My kafka heap options are following:
KAFKA_HEAP_OPTS=-Xmx6g -Xms6g -XX:MetaspaceSize=96m -XX:+UseG1GC
-XX:MaxGCPauseMillis=20 -XX:InitiatingHeapOccupancyPercent=35
-XX:G1HeapRegionSize=16M -XX:MinMetaspaceFreeRatio=50
-XX:MaxMetaspaceFreeRatio=80 -XX:+ExplicitGCInvokesConcurrent
Recently I moved my cluster from zookeeper to Kraft. Cluster is working
properly and kafka is accessible 100% of time but I am worried about
things that can be seen in logs.
It is hard to find any information if those are not harmful or are
affecting cluster performance in any significant way. I am assuming it
is related with some internet connection hiccups between nodes but I
would like to know if it is normal or I can strive to minimalize or even
remove those issues.
So first thing is setting Quorum leader to none.
[2024-05-20 09:06:10,507] INFO [QuorumController id=3] In the new epoch
13006, the leader is (none). (org.apache.kafka.controller.QuorumController)
It can happen when nodes is being disconnected for some reason or when
candidate itself is experiencing some sort of "metadata event". Latter
one can be logged multiple times per hour but it is mostly logged on two
machines that are hosted in same data center
[2024-05-20 09:06:09,859] INFO [QuorumController id=1] In the new epoch
13004, the leader is (none). (org.apache.kafka.controller.QuorumController)
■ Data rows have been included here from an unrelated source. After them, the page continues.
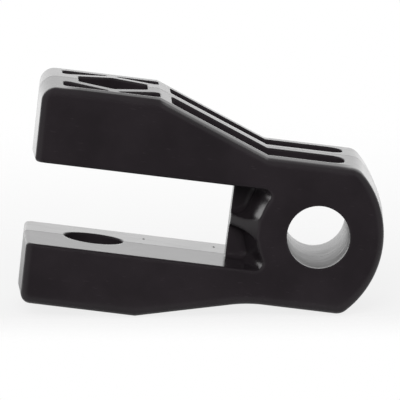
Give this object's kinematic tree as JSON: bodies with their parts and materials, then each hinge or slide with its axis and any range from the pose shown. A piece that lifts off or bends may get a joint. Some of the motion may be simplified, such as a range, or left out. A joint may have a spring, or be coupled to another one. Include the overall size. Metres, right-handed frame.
{
  "type": "rear mounting bracket",
  "caption": "One-piece moulded fork bracket with a round cross bore in its rounded end, a pin hole through both arms of the fork and ribbed weight-saving pockets.",
  "frame": {"origin": "centre of the cross bore, at mid width", "axes": "+X from the fork's open end to the rounded eye, +Y along the cross bore to the back face, +Z along the fork pin hole, up"},
  "size_m": [0.0739, 0.03, 0.0458],
  "materials": {
    "body": "black moulded nylon, semi-gloss"
  },
  "bodies": {
    "root": {"rear_bracket": "body"}
  },
  "joints": []
}
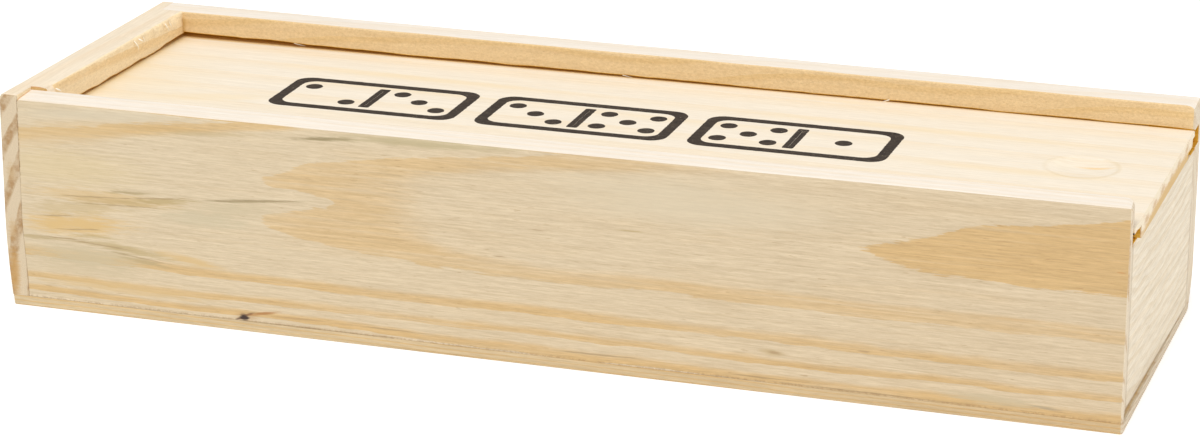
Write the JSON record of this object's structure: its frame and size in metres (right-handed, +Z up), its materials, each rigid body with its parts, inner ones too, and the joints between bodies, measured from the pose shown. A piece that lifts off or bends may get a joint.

[2024-05-20 09:06:09,998] INFO [BrokerToControllerChannelManager id=1
name=heartbeat] Client requested disconnect from node 2
(org.apache.kafka.clients.NetworkClient)
[2024-05-20 09:06:10,449] INFO [RaftManager id=1] Completed transition
to Unattached(epoch=13005, voters=[1, 2, 3], electionTimeoutMs=11) from
Unattached(epoch=13004, voters=[1, 2, 3], electionTimeoutMs=628)
(org.apache.kafka.raft.QuorumState)
[2024-05-20 09:06:10,449] INFO [RaftManager id=1] Vote request
VoteRequestData(clusterId='ba92tKAvQY2zT-PzieD7sA',
topics=[TopicData(topicName='__cluster_metadata',
partitions=[PartitionData(partitionIndex=0, candidateEpoch=13005,
candidateId=3, lastOffsetEpoch=13001, lastOffset=5515535)])]) with epoch
13005 is rejected (org.apache.kafka.raft.KafkaRaftClient)
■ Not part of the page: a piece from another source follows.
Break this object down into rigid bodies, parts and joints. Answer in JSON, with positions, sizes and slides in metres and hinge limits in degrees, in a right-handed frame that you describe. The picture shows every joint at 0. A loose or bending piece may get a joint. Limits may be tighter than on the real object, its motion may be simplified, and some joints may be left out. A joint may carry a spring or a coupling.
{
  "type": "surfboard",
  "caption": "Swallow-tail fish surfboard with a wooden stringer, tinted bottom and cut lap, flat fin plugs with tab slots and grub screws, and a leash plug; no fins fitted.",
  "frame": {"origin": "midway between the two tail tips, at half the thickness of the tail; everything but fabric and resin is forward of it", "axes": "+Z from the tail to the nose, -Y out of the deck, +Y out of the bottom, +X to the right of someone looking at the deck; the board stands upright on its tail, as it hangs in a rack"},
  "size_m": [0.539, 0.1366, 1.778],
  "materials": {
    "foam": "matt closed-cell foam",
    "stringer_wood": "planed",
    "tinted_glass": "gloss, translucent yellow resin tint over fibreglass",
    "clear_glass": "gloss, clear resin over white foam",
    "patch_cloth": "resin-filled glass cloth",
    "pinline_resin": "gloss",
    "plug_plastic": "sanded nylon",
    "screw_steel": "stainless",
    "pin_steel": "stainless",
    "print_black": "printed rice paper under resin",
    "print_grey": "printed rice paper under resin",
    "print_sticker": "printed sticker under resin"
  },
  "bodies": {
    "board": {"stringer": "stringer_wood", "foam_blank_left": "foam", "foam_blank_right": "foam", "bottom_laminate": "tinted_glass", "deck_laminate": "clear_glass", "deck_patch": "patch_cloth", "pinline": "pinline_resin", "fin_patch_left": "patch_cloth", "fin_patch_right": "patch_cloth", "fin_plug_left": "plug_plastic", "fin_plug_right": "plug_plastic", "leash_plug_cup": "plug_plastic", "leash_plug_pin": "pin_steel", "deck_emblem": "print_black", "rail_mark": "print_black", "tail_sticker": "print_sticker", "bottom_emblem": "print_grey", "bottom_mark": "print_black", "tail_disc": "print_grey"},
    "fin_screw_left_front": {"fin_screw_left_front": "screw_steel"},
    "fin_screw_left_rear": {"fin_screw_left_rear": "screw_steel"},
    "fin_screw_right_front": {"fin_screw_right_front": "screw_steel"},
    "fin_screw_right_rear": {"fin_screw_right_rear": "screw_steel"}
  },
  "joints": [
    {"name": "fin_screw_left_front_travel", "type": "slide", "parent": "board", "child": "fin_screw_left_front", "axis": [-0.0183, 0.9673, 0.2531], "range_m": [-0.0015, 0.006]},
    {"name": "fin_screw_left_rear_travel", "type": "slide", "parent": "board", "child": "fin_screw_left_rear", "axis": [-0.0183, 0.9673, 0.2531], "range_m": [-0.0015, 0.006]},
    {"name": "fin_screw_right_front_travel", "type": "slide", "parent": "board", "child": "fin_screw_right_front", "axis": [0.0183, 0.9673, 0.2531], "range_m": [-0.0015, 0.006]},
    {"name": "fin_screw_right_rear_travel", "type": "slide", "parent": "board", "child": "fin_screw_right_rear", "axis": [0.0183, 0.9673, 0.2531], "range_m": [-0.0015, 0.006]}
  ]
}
[2024-05-20 09:06:10,449] INFO [QuorumController id=1] In the new epoch
13005, the leader is (none). (org.apache.kafka.controller.QuorumController)
or
[2024-05-20 09:06:09,358] WARN [QuorumController id=2] Renouncing the
leadership due to a metadata log event. We were the leader at epoch
13001, but in the new epoch 13002, the leader is (none). Reverting to
last stable offset 5515581. (org.apache.kafka.controller.QuorumController)
Another thing is marking partition as failed. I assume those are related
with node not catching up to current epoch state (Can be really wrong).
It happens for all or almost all topics on singular nodes. (Got 3 nodes
with replication level 3)
[2024-05-19 04:02:03,589] WARN [ReplicaFetcher replicaId=3, leaderId=1,
fetcherId=0] Partition __consumer_offsets-40 marked as failed
(kafka.server.ReplicaFetcherThread)
[2024-05-19 04:02:03,589] INFO [ReplicaFetcher replicaId=3, leaderId=1,
fetcherId=0] Partition enrichment_topology_2-0 has an older epoch (67)
than the current leader. Will await the new LeaderAndIsr state before
resuming fetching. (kafka.server.ReplicaFetcherThread)
[2024-05-19 04:02:03,589] WARN [ReplicaFetcher replicaId=3, leaderId=1,
fetcherId=0] Partition enrichment_topology_2-0 marked as failed
(kafka.server.ReplicaFetcherThread)
[2024-05-19 04:02:03,590] INFO [ReplicaFetcher replicaId=3, leaderId=1,
fetcherId=0] Partition __consumer_offsets-36 has an older epoch (67)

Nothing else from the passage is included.